Love is such a big word. It covers a gamut of definitions and means something different to most everyone. But Christ brought an entirely new and radical meaning to the word. In him, we come to understand that love is more than an emotion, a choice, a commitment or an attitude. Love is a person. His name is Jesus Christ. If we want to know what love means, therefore, we must look at Jesus Christ. Love is not just sweet platitudes. Love is a person, not just any person, but God, who forsook his divinity in order to take on our humanity. Yes, love is a person who has laid down his life for us, and by doing so, demonstrates to us the true depths and most profound meaning of that love. This is how Paul describes Christ’s love. “For at the very time when we were still powerless, then Christ died for the wicked. Even for a just man one of us would hardly die, though perhaps for a good man one might actually brave death; but Christ died for us while we were yet sinners, and that is God’s own proof of his love towards us” (Rom. 5:6-8).
If you still remember, Jesus had survived last week’s trap set by the Jewish leaders concerning the legitimacy of paying taxes to the Roman Emperor. One of the scribes, having heard Jesus' responses, decides to offer a question of his own. Recognising the quality of Jesus' knowledge, he asks a question about a foremost matter, a major topic of rabbinical debates. “which is the greatest commandment of the Law?” Now this may seem like a silly kindie’ level question to many of us, but for the Jews of Jesus’ time, it was a real challenge to discern which of the supposed 613 (some would say 615, and still others would put the number in the thousands) laws or commandments was indeed the most important one. Any sense of direction had fallen victim to the maze of countless commandments and numerous enumerations. Now, Jesus restores the priorities in no uncertain terms.

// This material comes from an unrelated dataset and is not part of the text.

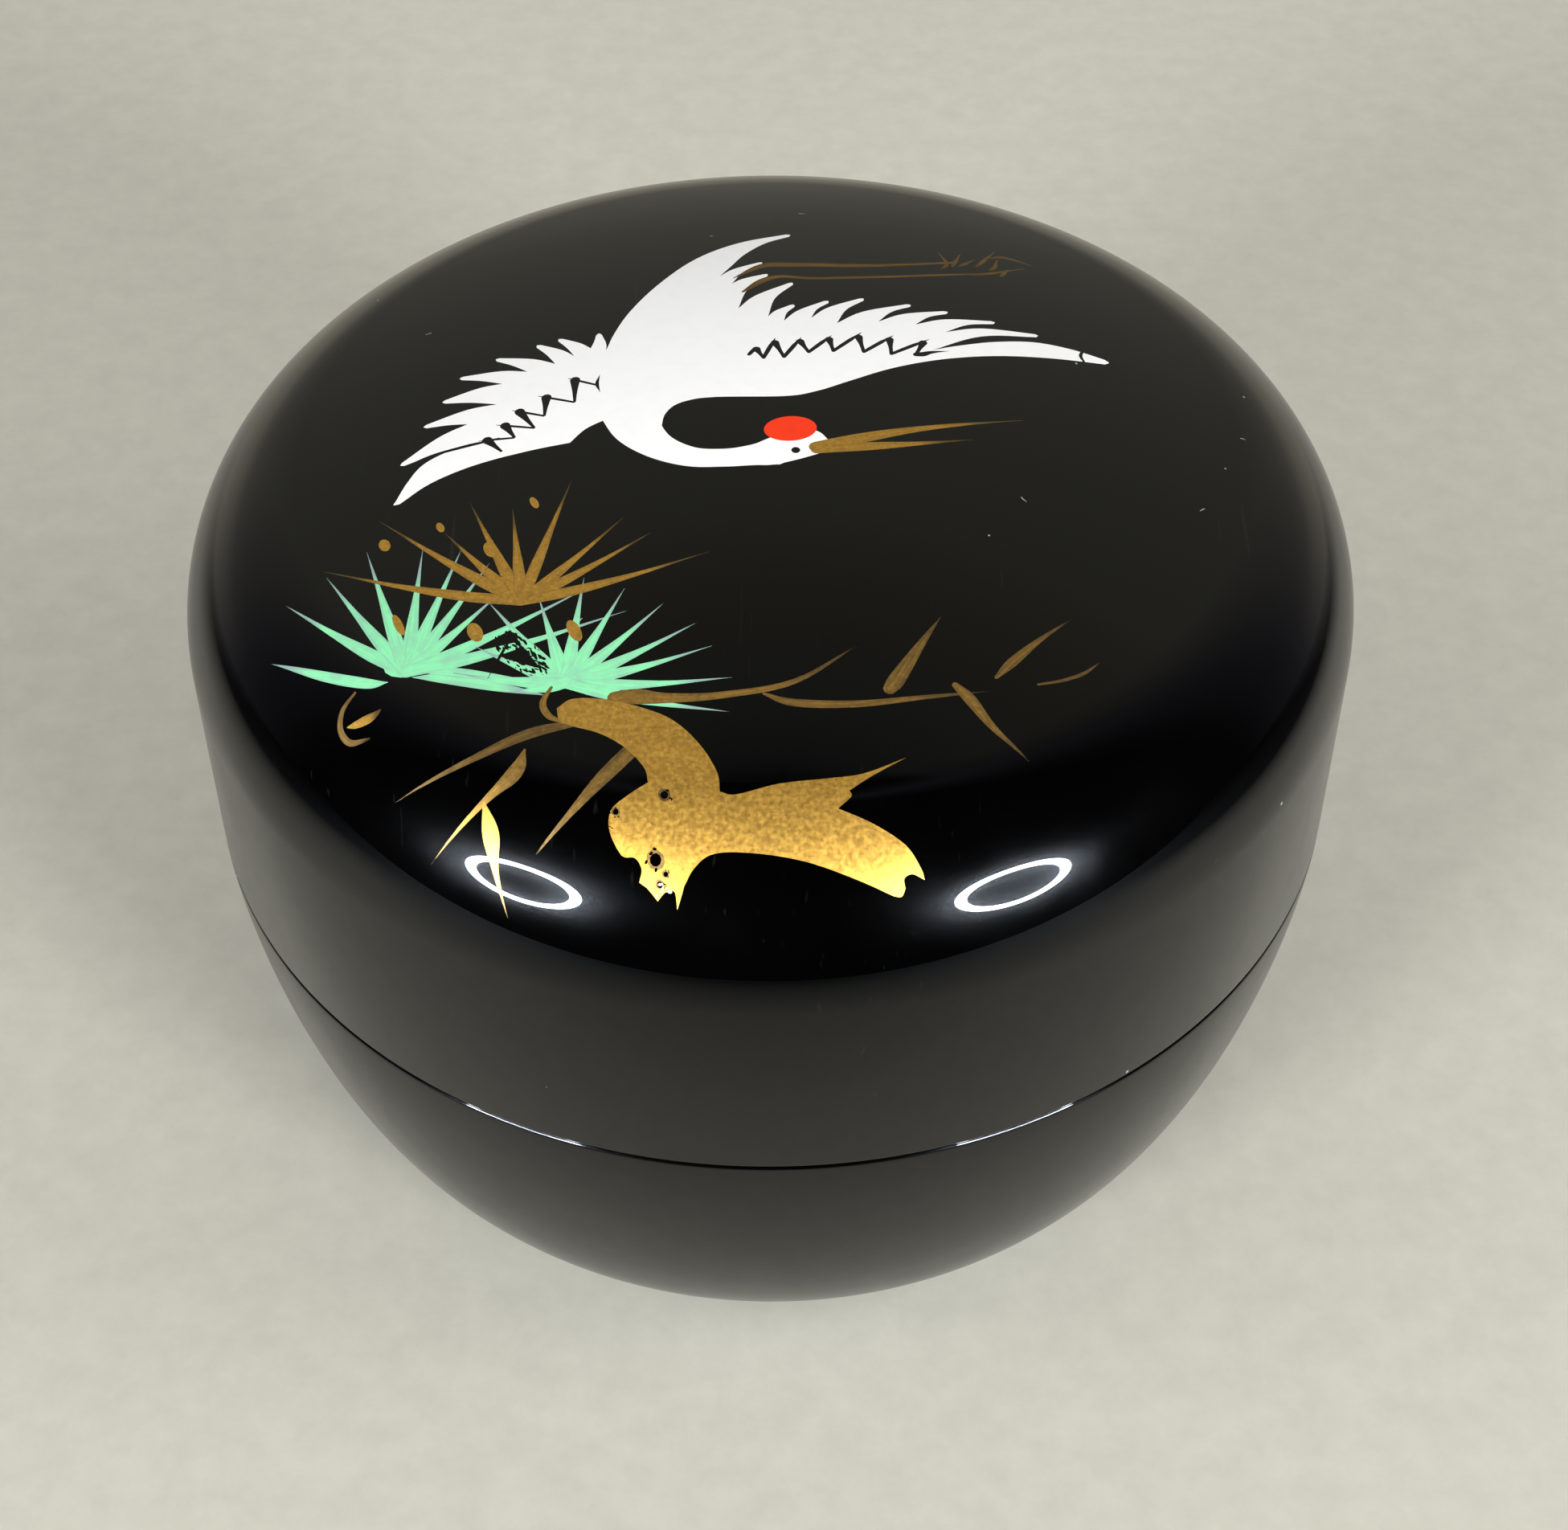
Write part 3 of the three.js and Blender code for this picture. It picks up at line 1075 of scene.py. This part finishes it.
# %% [markdown]
# ## True normals on the skin
#
# A polished dome is a mirror, and a mirror shows every facet. Blender guesses how the surface faces from the
# triangles round each point, and long thin triangles along the strokes would make that guess wobble. The curve is
# known exactly, so the exact direction is stored on the mesh instead.

# %% Store the exact directions
KEEP = Vector((0, 0, 0))


def true_directions(mesh):
    """For each corner, the way the lid's outside really faces, or zero to keep what Blender works out."""
    skin = mesh.attributes["skin"].data
    directions = [KEEP] * len(mesh.loops)
    for face in mesh.polygons:
        if not skin[face.index].value:
            continue
        for loop in face.loop_indices:
            point = mesh.vertices[mesh.loops[loop].vertex_index].co
            radius = point.xy.length
            if radius <= CROWN_RADIUS * math.sin(crown_tilt):
                directions[loop] = Vector((point.x, point.y, point.z - crown_centre)).normalized()
            else:
                out = point.xy / radius * (radius - shoulder_centre)
                directions[loop] = Vector((out.x, out.y, point.z - shoulder_height)).normalized()
    return directions


lid.data.normals_split_custom_set(true_directions(lid.data))
print("directions stored on", len(lid.data.loops), "corners")

# %% [markdown]
# ## Floor, light and what the polish mirrors
#
# Glossy black shows mostly its surroundings. Here they are a pale board that ends a hand's width in front of the
# caddy, darkness beyond it, a dim pale wall at the back, and two ring lamps low in front. The board's mirror image
# is the grey on the sides, and its edge is the line where the grey turns black on the shoulder. So the floor has
# two parts: one that the camera sees, which never ends, and the board, which only the polish sees. The board's
# colour carries painted shade: it is dimmed all over and darker still towards the front and the sides. It also
# melts into the back of the room.

# %% Stage helpers


def flat_sheet(name, low, high, height, material):
    """A flat rectangle between two corners."""
    shape = bmesh.new()
    middle = [(a + b) / 2 for a, b in zip(low, high)]
    bmesh.ops.create_grid(shape, x_segments=1, y_segments=1, size=0.5)
    bmesh.ops.scale(shape, vec=(high[0] - low[0], high[1] - low[1], 1), verts=shape.verts)
    bmesh.ops.translate(shape, vec=(*middle, height), verts=shape.verts)
    piece = make_object(name, shape, [material])
    return piece


def leave_to_polish(piece):
    """Hides a piece from the camera, from matt surfaces and from shadows, so that only a polish mirrors it."""
    piece.visible_camera = False
    piece.visible_diffuse = False
    piece.visible_shadow = False


def glow(name, colour, strength):
    """A material that gives off light."""
    material, tree, surface = new_material(name)
    set_values(surface, Base_Color=(0, 0, 0, 1), Specular_IOR_Level=0.0)
    set_values(surface, Emission_Color=(*colour, 1), Emission_Strength=strength)
    return material


# %% Floor and board
FLOOR_COLOUR = (0.588, 0.575, 0.5)
FLOOR_REACH = 3
BOARD_LOW = (-1.2, -0.16)
BOARD_HIGH = (1.2, 0.23)
BOARD_LIFT = 0.05 * MM
# Painted shade on the mirrored board: its colour darkens towards the front and the sides, and only a share of it is
# left.
BOARD_FRONT_SHADE = (-0.06, -0.15)
BOARD_SIDE_SHADES = ((1, -0.12, -0.25), (-1, -0.13, -0.215))
BOARD_BACK = (0.08, 0.22)
PAINTED_SHADE_BRIGHTNESS = 0.61


def mottled(tree, place):
    """Pale grey with a faint mottle."""
    mottle = noise(tree, place, 300, detail=5.0, roughness=0.7)
    darker = tuple(value * 0.92 for value in FLOOR_COLOUR)
    return mixed(tree, stretch(tree, mottle, 0.35, 0.65), darker, FLOOR_COLOUR)


def fade(tree, place, along, full, gone):
    """From 1 to 0 between two distances along a direction on the floor."""
    reach = node(tree, "VectorMath", operation="DOT_PRODUCT")
    reach.inputs[1].default_value = (*along, 0)
    join(tree, place, reach, 0)
    return stretch(tree, reach.outputs["Value"], gone, full)


def board_painted_shade(tree, place):
    """Painted shade on the board in the polish: its colour is dimmed all over and darker towards the front and the
    sides.
    """
    share = sum_of(tree, "MULTIPLY", fade(tree, place, (0, 1), *BOARD_FRONT_SHADE), PAINTED_SHADE_BRIGHTNESS)
    for side, full, gone in BOARD_SIDE_SHADES:
        share = sum_of(tree, "MULTIPLY", share, fade(tree, place, (side, 0), full, gone))
    return share


def matt(name, share=None):
    """Matt pale board. With a share, its colour is dimmed by that painted shade, and it melts into the back of the
    room.
    """
    material, tree, surface = new_material(name)
    place = node(tree, "TexCoord").outputs["Object"]
    colour = mottled(tree, place)
    if share:
        # painted shade: the board's colour is dimmed by the share
        colour = mixed(tree, share(tree, place), (0, 0, 0), colour)
        join(tree, fade(tree, place, (0, 1), *BOARD_BACK), surface, "Alpha")
    join(tree, colour, surface, "Base Color")
    set_values(surface, Roughness=0.9, Specular_IOR_Level=0.1)
    return material


floor = flat_sheet("floor", (-FLOOR_REACH, -FLOOR_REACH), (FLOOR_REACH, FLOOR_REACH), 0, matt("pale_floor"))
floor.visible_glossy = False
board = flat_sheet("mirrored_board", BOARD_LOW, BOARD_HIGH, BOARD_LIFT, matt("shaded_pale_board", board_painted_shade))
leave_to_polish(board)
print("floor and board, m:", FLOOR_REACH, BOARD_LOW, BOARD_HIGH)

# %% [markdown]
# ## Ring lamps
#
# The two bright ovals on the shoulder are ring lamps. Turning and tilting each one moves its oval along and up
# the shoulder. They only make the ovals, and the light on the table comes from elsewhere.

# %% Ring lamps
LAMP_DISTANCE = 0.6
LAMP_RADIUS = 0.097
LAMP_TUBE = 0.021
LAMP_AIM = 0.05
LAMP_GLOW = 200
LAMP_COLOUR = (0.78, 0.87, 1.0)


def ring_lamp(name, turn, height):
    """A glowing ring in front of the caddy, facing it. Turn and height are angles in degrees."""
    shape = bmesh.new()
    rim = bmesh.ops.create_circle(shape, segments=8, radius=LAMP_TUBE / 2)["verts"]
    upright = Matrix.Rotation(math.pi / 2, 3, "X")
    bmesh.ops.rotate(shape, verts=rim, cent=(0, 0, 0), matrix=upright)
    bmesh.ops.translate(shape, vec=(LAMP_RADIUS, 0, 0), verts=rim)
    bmesh.ops.spin(
        shape, geom=[*shape.verts, *shape.edges], cent=(0, 0, 0), axis=(0, 0, 1), dvec=(0, 0, 0),
        angle=2 * math.pi, steps=48, use_merge=True, use_duplicate=False,
    )
    bmesh.ops.remove_doubles(shape, verts=shape.verts, dist=SAME)
    bmesh.ops.recalc_face_normals(shape, faces=shape.faces)
    upwards = Matrix.Rotation(math.radians(-height), 3, "X")
    sideways_turn = Matrix.Rotation(math.radians(turn), 3, "Z")
    towards = sideways_turn @ upwards @ Vector((0, -1, 0))
    facing = towards.to_track_quat("Z", "Y").to_matrix().to_4x4()
    place = Matrix.Translation(Vector((0, 0, LAMP_AIM)) + towards * LAMP_DISTANCE)
    bmesh.ops.transform(shape, matrix=place @ facing, verts=shape.verts)
    piece = make_object(name, shape, [lamp_glow])
    leave_to_polish(piece)
    print(name, "faces:", len(piece.data.polygons))


lamp_glow = glow("lamp_glow", LAMP_COLOUR, LAMP_GLOW)
ring_lamp("lamp_left", -42.2, 14.4)
ring_lamp("lamp_right", 40.9, 12.9)

# %% [markdown]
# ## Soft light
#
# Two large lamps in front and two faint ones at the sides light the table and the paint. A black polish would
# mirror them as discs that a real soft room doesn't have, so they are hidden from it.

# %% Soft light that no polish mirrors
LIT_PLACE = Vector((0, 0, 0.03))
WARM = (1.0, 0.99, 0.97)


def soft_light(name, place, size, power):
    """A disc of light that lights matt surfaces but isn't mirrored."""
    data = bpy.data.lights.new(name, "AREA")
    data.shape = "DISK"
    data.size = size
    data.energy = power
    data.color = WARM
    lamp = bpy.data.objects.new(name, data)
    lamp.location = place
    lamp.rotation_euler = (LIT_PLACE - Vector(place)).to_track_quat("-Z", "Y").to_euler()
    bpy.context.scene.collection.objects.link(lamp)
    lamp.visible_glossy = False


soft_light("left_light", (-0.77, -0.87, 0.36), 0.4, 12.4)
soft_light("right_light", (0.77, -0.87, 0.36), 0.4, 14.4)
soft_light("left_side_light", (-0.6, -0.1, 0.35), 0.3, 0.6)
soft_light("right_side_light", (0.6, -0.1, 0.35), 0.3, 1.2)
print("lights:", [item.name for item in bpy.data.lights])

# %% [markdown]
# ## The room
#
# The room is different for each kind of ray. The camera sees a plain pale wall, matt surfaces get an even light,
# and the polish sees a dim wall behind the caddy, pale low down and dark above, with dim sides and a dark front.

# %% World
BACKGROUND = (0.55, 0.545, 0.5)
AMBIENT = (0.44, 0.44, 0.43)
DARK_ROOM = (0.003, 0.003, 0.004)
DIM_SIDES = (0.085, 0.08, 0.1)
BACK_WALL = [
    (0.0, (0.42, 0.39, 0.32)), (0.1, (0.3, 0.29, 0.25)), (0.2, (0.265, 0.26, 0.22)),
    (0.76, (0.255, 0.25, 0.21)), (0.86, (0.19, 0.18, 0.14)), (0.92, (0.15, 0.15, 0.13)),
    (0.955, (0.1, 0.1, 0.1)), (0.97, DARK_ROOM),
]

world = bpy.data.worlds.new("room")
world.use_nodes = True
bpy.context.scene.world = world
sky = world.node_tree
rays = node(sky, "LightPath")
way = node(sky, "TexCoord").outputs["Generated"]
split = node(sky, "SeparateXYZ")
join(sky, way, split, 0)
height = split.outputs["Z"]
wall = node(sky, "ValToRGB")
join(sky, height, wall, "Fac")
for number, (position, colour) in enumerate(BACK_WALL):
    stop = wall.color_ramp.elements[number] if number < 2 else wall.color_ramp.elements.new(position)
    stop.position = position
    stop.color = (*colour, 1)
level = sum_of(sky, "SQRT", sum_of(sky, "SUBTRACT", 1.0, sum_of(sky, "MULTIPLY", height, height)), 0)
backward = sum_of(sky, "DIVIDE", split.outputs["Y"], level)
sides = mixed(sky, stretch(sky, backward, -0.05, 0.35), DARK_ROOM, DIM_SIDES)
mirrored = mixed(sky, stretch(sky, backward, 0.34, 0.77), sides, wall.outputs[0])
mirrored = mixed(sky, rays.outputs["Is Glossy Ray"], AMBIENT, mirrored)
seen = mixed(sky, rays.outputs["Is Camera Ray"], mirrored, BACKGROUND)
join(sky, seen, sky.nodes["Background"], "Color")
print("nodes that make the room:", len(sky.nodes))

bpy.context.scene.view_settings.view_transform = "Standard"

Love of God before anything else, as the response of the entire person to God’s total self-giving covenant: love him with your mind, yes, but on a deeper level, with your heart, and incorporating both, with all your soul. In other words, it is loving God with our entire being. Nothing is to be held back. Love doesn’t allow for a compartmentalisation that reserves certain sections of our lives. Neither is this love compromised even in the face of the love we have to offer someone, for example, a wife’s love for her husband or a husband’s love for his wife, or their love for their children and vice versa. The love of neighbour can never take precedence over love of God. In all instances, love of God must come first in its totality.
If we have given everything to God, then how can we make sense of the second part of the Great Commandment, to love our neighbour as ourselves? Here, Jesus, who is both God and man, joins the love of God and the love of neighbour inseparably for eternity. Loving those around us is not competition for our undivided love of God. Rather loving our neighbour is evidence of our love for God. And no exceptional standard of ethics and morality can be valid without love of our neighbour.
But Jesus does not stop there. In what is probably the most striking part of his answer to the question, he makes all the other laws and the prophets’ explications of them dependent on this double commandment as the norm and standard for all morality. It is first and greatest in that it represents the heart-beat of all the commandments. Love moves the Christian beyond the letter of the law by doing “more”, and never “less.” Jesus here erects the fundamental structure for all Christian ethics. It’s not about being good, or neighbourly, or just being nice, it’s always about love. Love indeed is the Law. Some people make the mistake of pitting love against law, as if the two were mutually exclusive. You either have a religion of love or a religion of law. But such an equation is profoundly untenable as it finds no basis in Sacred Scripture. For starters, “love” is a command of the law. Conversely, if you tell them law doesn’t matter, then neither does love, which is the summary of the law. Furthermore, for Jesus there is no love for him apart from keeping the law. But he says even more than this. Jesus connects communion with God with keeping commandments. This is because God’s law is an expression of his loving grace.
Unlike what the song “Love is the Law” suggests, love does not mean licentiousness, a celebration of anarchy, or a carefree plunging into sinful behaviour. Some people today understand “love” as merely a happy feeling of friendliness or good will. They think that, provided they feel good about the idea of God, they may do as they please. Jesus’ teaching on the Great Commandment and his own demonstration by his sacrifice on the cross demolishes the myth. As anyone who serves others out of love knows, we can only love when we are prepared to undergo a death to the self, to the flesh. Those who indulge their own flesh are not the ones who tend to serve others. Thus, our freedom in Christ is not merely a freedom from the enslavement to the world, and certainly not freedom from the enslavement of the Law, but a call to a new type of service, the responsibility to serve others out of love. It is the opportunity to love God with our entire being, heart, soul, and mind, and our neighbour without hindrance, the possibility of creating human communities based on mutual self-giving rather than the quest for power and status. Licentiousness, on the other hand, perverts God’s grace by insisting that we can live without conscience or moral convictions.
Through this two-fold Great Commandment, Jesus provides us with wise directions to navigate between two dangerous pitfalls. On the one side, Jesus directs us beyond legalism, which always tries to settle for the minimal requirements of the law, by reminding us that true communion with God demands not just a portion of our attention and love, but everything. On the other side, he leads us beyond an irresponsible idea of freedom, a licentious permissiveness, by indicating that there is no contradiction between the Law of Christ and Love. If we say that we truly love God, then we must obey Him in every way and not just be contented with having good feelings or wishes. And finally, loving God empowers us and frees us to love other people, without the usual strings attached. The demand of love reminds us that we should never settle for a minimum concern for neighbours, but instead go the extra mile, to give without expecting anything in return and finally even to emulate the example of Our Lord, to lay down of our lives for the other, for which there is no greater love.